A utilização de drones na agricultura está, porém, limitada pela legislação europeia, que trata a pulverização aérea como uma prática geralmente proibida, salvo exceções específicas.
Essa rigidez tem travado a aplicação de produtos fitofarmacêuticos por veículos não tripulados, mesmo quando a tecnologia permite maior precisão e menor impacto ambiental.

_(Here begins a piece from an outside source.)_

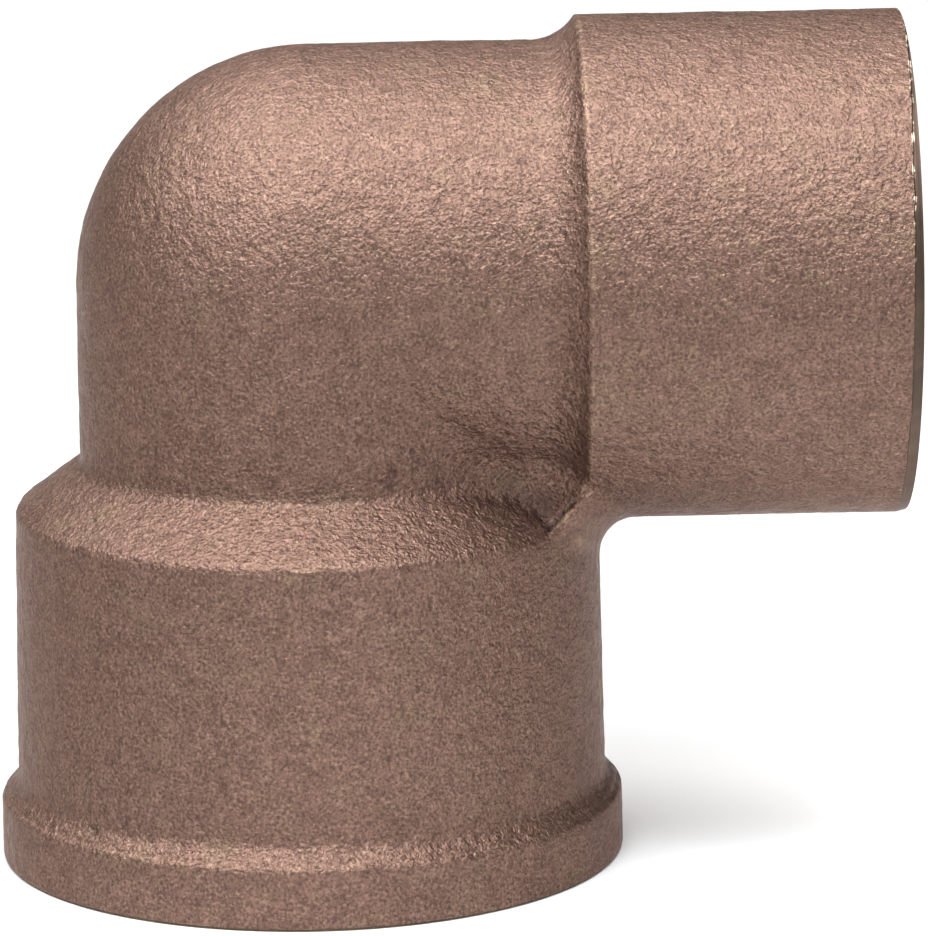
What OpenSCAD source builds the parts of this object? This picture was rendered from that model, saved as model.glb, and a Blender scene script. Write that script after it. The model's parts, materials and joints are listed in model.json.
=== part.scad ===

No entanto, a Comissão Europeia já assumiu que vai rever o quadro legal até ao final do ano, na sequência de propostas de Estados-membros, incluindo Portugal, para permitir o uso generalizado de drones agrícolas em condições seguras.
“É um disparate não podermos usar drones [na agricultura]. Eles ajudam a aplicar produtos de forma mais precisa, evitam a exposição dos trabalhadores e reduzem impacto ambiental”, afirma o ministro, salientando que a Comissão Europeia comprometeu-se a apresentar até ao final do ano uma proposta legislativa para abrir caminho à utilização plena desta tecnologia, que também pode ter dupla utilização em contextos civis e de defesa.
A alteração em preparação deverá clarificar regras, integrar salvaguardas ambientais e ajustar categorias de risco operacional, sinalizando um avanço concreto na modernização das práticas agrícolas na União.
Segurança
José Manuel Fernandes liga ainda a agricultura e segurança, lembrando que “a segurança alimentar é absolutamente essencial” num contexto de instabilidade geopolítica e de alterações climáticas. “A agricultura é comida no prato, mas também economia, coesão territorial, investigação e defesa”, enfatiza, considerando que “sem apoio aos agricultores, a Europa expõe-se a importações de países terceiros com padrões ambientais mais baixos e põe em causa a sua própria resiliência”.